**EXERCISE AIM**: Extract all lines that hold "each" from the records below.
##############################
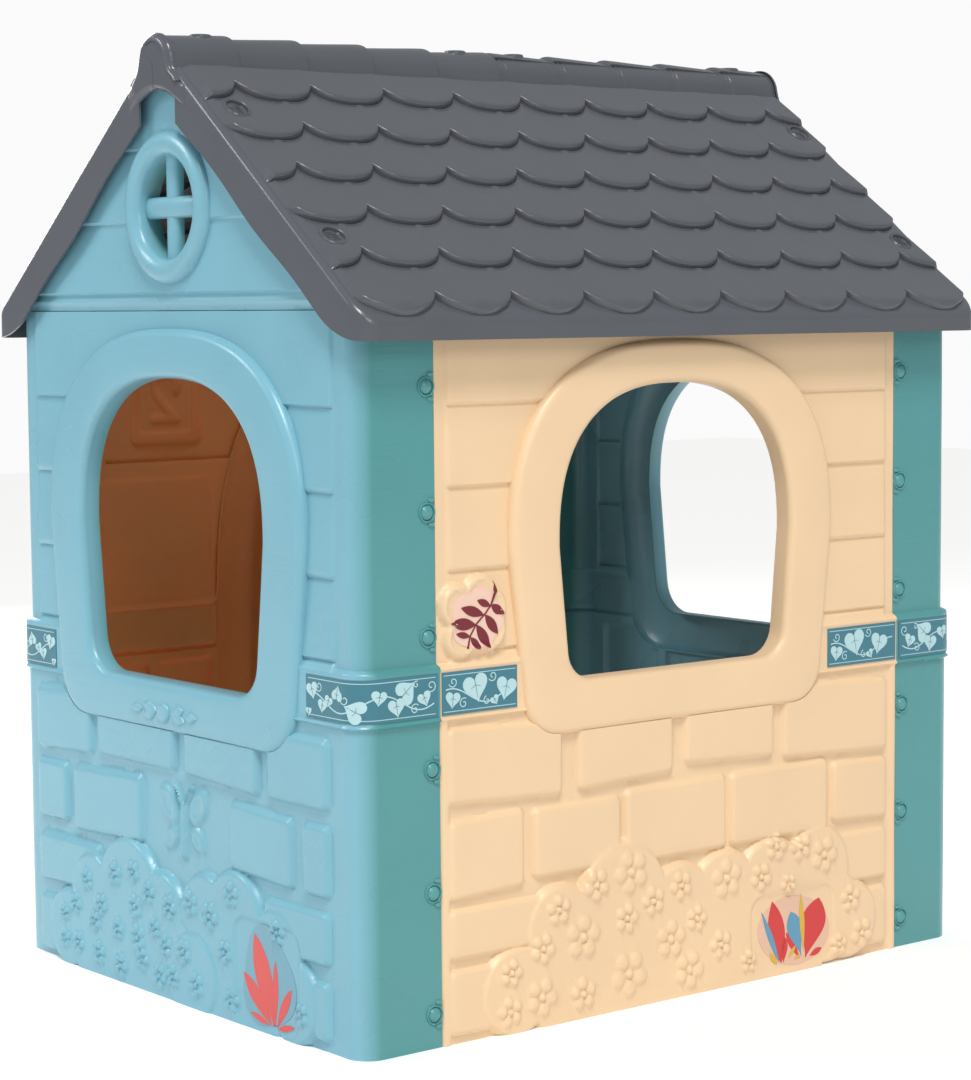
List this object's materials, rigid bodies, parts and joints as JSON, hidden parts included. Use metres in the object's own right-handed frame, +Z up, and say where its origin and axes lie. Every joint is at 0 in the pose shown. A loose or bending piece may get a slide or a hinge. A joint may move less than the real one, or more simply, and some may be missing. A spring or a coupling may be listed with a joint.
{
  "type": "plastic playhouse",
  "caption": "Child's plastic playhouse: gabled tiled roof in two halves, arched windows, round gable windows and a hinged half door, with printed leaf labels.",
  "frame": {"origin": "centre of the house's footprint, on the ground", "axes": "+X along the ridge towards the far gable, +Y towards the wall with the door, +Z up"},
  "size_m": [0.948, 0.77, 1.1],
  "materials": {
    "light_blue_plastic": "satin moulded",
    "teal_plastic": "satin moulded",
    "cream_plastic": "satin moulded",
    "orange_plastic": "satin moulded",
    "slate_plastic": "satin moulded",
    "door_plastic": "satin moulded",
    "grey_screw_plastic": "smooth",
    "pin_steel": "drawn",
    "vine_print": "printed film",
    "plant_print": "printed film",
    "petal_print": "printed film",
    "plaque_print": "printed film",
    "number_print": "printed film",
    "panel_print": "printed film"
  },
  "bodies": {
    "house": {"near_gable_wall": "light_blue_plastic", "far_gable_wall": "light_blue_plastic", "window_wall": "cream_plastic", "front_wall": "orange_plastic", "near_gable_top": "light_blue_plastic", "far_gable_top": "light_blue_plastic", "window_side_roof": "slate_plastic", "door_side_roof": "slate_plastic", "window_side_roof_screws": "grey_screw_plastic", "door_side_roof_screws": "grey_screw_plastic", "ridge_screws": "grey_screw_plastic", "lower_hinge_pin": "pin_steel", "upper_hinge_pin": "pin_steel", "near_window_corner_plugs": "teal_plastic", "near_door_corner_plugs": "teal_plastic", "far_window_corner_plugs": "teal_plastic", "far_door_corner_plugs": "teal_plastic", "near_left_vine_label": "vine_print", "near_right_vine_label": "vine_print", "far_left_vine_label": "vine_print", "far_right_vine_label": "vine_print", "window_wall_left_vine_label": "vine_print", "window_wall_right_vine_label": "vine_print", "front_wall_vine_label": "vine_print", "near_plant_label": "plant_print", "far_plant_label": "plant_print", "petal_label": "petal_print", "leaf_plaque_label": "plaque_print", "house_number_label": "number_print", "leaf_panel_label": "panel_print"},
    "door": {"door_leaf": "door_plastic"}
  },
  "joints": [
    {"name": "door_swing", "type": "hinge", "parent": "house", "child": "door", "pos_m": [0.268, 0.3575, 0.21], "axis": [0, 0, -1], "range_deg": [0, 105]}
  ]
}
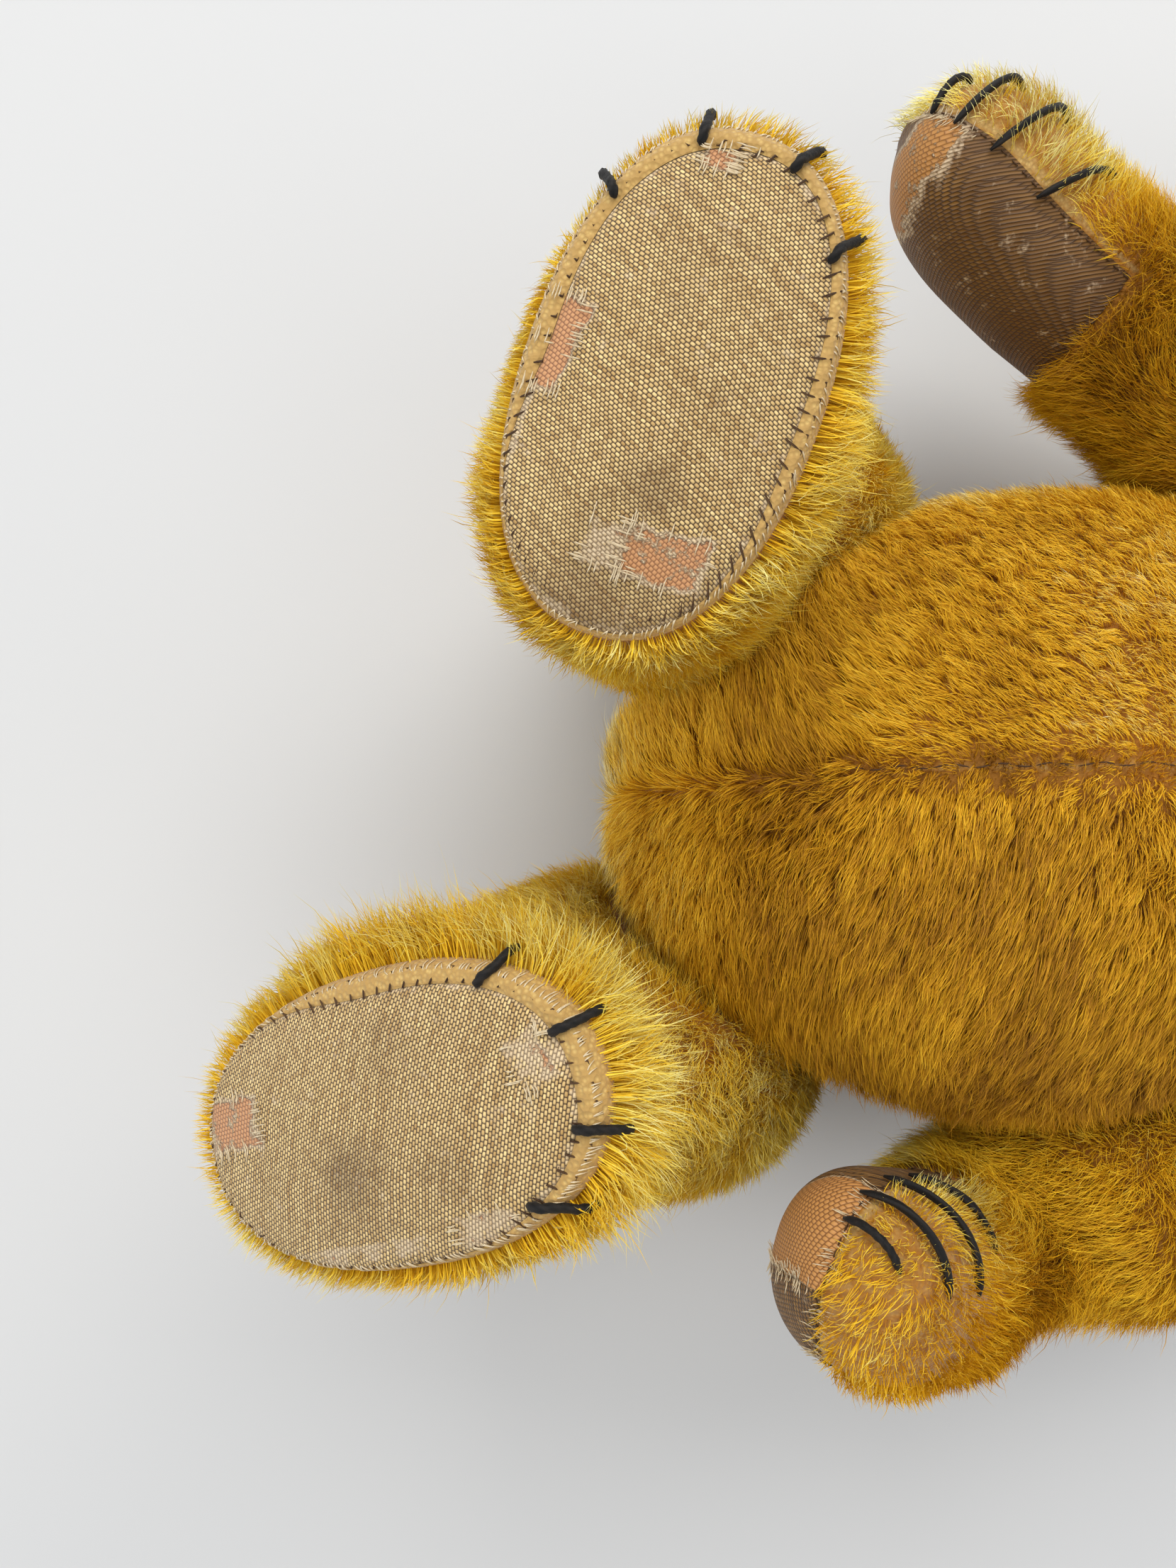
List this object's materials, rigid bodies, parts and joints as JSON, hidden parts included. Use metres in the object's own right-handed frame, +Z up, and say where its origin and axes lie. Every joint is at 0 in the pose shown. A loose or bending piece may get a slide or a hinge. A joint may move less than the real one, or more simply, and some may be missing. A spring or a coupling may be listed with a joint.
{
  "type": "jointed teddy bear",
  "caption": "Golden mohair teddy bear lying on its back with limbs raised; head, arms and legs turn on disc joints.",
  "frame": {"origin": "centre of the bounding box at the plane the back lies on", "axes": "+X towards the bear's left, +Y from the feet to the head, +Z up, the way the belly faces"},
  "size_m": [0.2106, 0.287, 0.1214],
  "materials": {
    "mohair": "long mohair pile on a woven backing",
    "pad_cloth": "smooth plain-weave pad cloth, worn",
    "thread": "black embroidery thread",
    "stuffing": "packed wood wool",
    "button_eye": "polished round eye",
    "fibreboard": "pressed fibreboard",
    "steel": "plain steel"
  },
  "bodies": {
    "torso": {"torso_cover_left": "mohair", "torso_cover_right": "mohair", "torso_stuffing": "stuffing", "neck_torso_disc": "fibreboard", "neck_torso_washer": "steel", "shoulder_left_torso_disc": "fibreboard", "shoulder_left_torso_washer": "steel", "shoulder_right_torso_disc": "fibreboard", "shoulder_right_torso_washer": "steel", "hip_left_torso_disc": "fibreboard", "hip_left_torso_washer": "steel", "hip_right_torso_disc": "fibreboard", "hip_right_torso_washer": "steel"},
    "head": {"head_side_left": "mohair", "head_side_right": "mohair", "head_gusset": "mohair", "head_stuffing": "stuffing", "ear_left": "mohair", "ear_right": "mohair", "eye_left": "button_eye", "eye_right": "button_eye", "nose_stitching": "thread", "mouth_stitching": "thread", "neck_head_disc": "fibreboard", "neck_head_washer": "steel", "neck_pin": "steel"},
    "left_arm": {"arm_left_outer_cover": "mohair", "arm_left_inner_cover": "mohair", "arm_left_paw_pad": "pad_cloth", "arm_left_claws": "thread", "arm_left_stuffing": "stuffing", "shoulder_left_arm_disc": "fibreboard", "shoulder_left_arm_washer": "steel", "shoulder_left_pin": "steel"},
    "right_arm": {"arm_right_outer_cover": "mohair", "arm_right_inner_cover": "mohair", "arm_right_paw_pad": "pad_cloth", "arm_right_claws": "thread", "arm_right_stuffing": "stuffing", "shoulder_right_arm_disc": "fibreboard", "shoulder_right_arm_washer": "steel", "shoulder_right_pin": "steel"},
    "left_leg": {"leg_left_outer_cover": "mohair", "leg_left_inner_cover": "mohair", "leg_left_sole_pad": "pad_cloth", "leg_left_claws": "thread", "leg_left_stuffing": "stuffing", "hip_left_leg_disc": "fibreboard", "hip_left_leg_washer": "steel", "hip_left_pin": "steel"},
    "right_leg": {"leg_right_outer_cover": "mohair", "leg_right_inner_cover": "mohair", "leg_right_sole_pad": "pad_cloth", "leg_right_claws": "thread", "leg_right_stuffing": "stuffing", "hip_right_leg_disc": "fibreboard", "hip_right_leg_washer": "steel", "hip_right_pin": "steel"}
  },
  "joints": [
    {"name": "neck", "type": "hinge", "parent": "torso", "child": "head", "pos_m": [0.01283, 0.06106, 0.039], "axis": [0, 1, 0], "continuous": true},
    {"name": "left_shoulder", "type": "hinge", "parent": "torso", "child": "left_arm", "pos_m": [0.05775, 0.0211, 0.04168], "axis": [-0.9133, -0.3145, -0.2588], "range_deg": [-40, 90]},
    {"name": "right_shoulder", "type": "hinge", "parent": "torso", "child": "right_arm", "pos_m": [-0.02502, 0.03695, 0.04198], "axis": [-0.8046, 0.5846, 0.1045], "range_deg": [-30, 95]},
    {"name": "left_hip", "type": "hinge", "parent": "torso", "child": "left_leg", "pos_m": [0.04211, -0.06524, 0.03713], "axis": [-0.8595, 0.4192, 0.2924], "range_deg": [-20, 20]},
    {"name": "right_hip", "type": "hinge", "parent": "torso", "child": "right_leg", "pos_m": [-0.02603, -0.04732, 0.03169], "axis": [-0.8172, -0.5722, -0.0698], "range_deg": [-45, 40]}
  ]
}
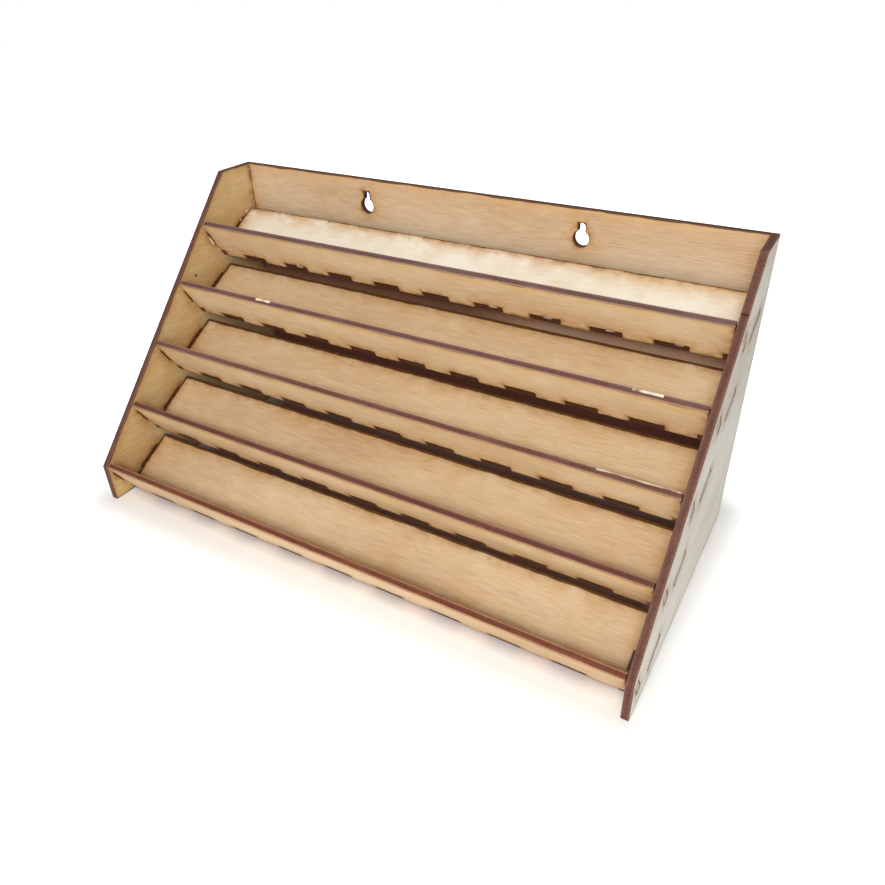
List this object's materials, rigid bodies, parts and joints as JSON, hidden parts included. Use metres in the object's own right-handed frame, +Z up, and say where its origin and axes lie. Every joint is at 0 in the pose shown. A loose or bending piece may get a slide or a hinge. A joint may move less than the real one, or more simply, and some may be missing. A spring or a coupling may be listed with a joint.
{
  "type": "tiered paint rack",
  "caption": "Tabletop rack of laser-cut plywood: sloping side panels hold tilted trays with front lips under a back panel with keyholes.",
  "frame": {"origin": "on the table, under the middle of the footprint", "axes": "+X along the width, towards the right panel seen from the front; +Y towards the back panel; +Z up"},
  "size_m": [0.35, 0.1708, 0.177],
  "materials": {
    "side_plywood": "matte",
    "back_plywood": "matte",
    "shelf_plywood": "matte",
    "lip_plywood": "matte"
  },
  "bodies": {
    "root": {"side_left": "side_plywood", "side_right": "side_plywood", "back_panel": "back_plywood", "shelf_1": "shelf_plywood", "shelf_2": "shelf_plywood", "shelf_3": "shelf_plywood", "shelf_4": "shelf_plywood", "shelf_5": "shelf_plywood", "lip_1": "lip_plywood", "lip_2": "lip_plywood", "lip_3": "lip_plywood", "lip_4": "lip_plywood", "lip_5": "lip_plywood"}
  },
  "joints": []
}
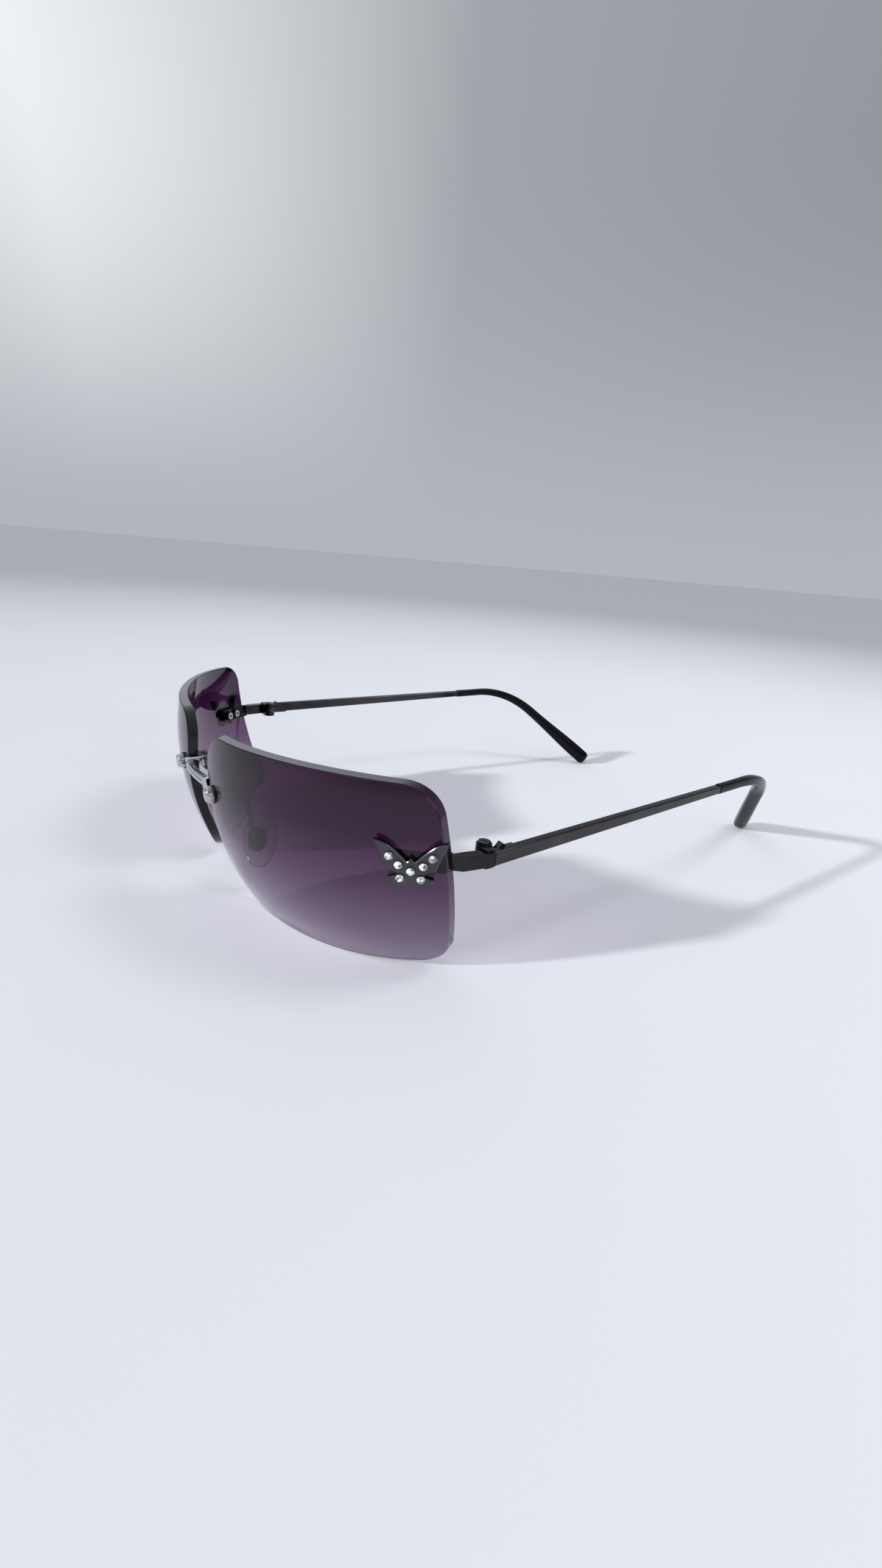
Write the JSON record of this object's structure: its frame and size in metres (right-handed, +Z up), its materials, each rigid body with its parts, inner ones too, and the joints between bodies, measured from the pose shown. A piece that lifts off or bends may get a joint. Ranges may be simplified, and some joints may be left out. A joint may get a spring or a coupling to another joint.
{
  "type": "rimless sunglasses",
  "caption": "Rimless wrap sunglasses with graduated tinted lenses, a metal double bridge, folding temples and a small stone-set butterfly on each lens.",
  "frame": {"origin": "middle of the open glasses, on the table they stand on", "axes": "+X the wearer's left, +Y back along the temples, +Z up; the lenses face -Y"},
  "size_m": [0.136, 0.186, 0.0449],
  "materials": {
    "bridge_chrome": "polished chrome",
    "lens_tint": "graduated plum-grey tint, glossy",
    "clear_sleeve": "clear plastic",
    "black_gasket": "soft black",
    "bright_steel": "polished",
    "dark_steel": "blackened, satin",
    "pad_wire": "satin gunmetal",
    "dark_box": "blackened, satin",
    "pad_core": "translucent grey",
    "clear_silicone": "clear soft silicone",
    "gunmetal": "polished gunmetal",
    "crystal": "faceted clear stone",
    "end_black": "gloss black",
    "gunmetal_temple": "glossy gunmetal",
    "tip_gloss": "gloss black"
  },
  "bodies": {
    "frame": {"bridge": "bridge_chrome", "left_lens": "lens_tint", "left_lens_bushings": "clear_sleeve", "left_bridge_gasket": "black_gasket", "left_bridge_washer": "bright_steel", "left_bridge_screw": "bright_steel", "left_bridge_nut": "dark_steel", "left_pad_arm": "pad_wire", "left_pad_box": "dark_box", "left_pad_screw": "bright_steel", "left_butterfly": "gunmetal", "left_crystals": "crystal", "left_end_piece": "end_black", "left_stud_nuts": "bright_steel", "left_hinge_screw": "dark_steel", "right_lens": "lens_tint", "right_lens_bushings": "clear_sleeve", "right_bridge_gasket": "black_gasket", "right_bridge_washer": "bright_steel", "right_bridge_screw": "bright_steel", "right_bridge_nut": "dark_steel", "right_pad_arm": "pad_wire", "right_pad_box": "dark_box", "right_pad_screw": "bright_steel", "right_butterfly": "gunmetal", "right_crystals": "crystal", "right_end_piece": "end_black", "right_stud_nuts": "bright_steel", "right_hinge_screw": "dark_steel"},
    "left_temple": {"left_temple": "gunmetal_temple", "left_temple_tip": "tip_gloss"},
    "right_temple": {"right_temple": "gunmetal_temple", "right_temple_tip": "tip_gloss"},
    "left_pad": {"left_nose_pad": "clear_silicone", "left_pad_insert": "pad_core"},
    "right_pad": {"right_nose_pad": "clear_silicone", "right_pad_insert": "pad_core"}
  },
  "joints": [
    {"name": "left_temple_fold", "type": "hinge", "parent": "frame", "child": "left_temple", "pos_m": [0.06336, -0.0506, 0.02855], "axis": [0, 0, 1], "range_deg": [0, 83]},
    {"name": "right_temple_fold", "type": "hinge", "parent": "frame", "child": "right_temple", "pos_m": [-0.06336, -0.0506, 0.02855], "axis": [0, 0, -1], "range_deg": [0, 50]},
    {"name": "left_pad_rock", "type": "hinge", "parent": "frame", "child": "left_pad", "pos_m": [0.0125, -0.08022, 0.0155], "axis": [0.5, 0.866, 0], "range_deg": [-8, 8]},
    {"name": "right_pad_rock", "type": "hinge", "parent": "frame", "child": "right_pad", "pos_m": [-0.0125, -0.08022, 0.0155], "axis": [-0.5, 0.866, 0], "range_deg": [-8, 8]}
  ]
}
##############################
**CORRECT RESULT**:
Write the JSON record of this object's structure: its frame and size in metres (right-handed, +Z up), its materials, each rigid body with its parts, inner ones too, and the joints between bodies, measured from the pose shown. A piece that lifts off or bends may get a joint. Ranges may be simplified, and some joints may be left out. A joint may get a spring or a coupling to another joint.
  "caption": "Rimless wrap sunglasses with graduated tinted lenses, a metal double bridge, folding temples and a small stone-set butterfly on each lens.",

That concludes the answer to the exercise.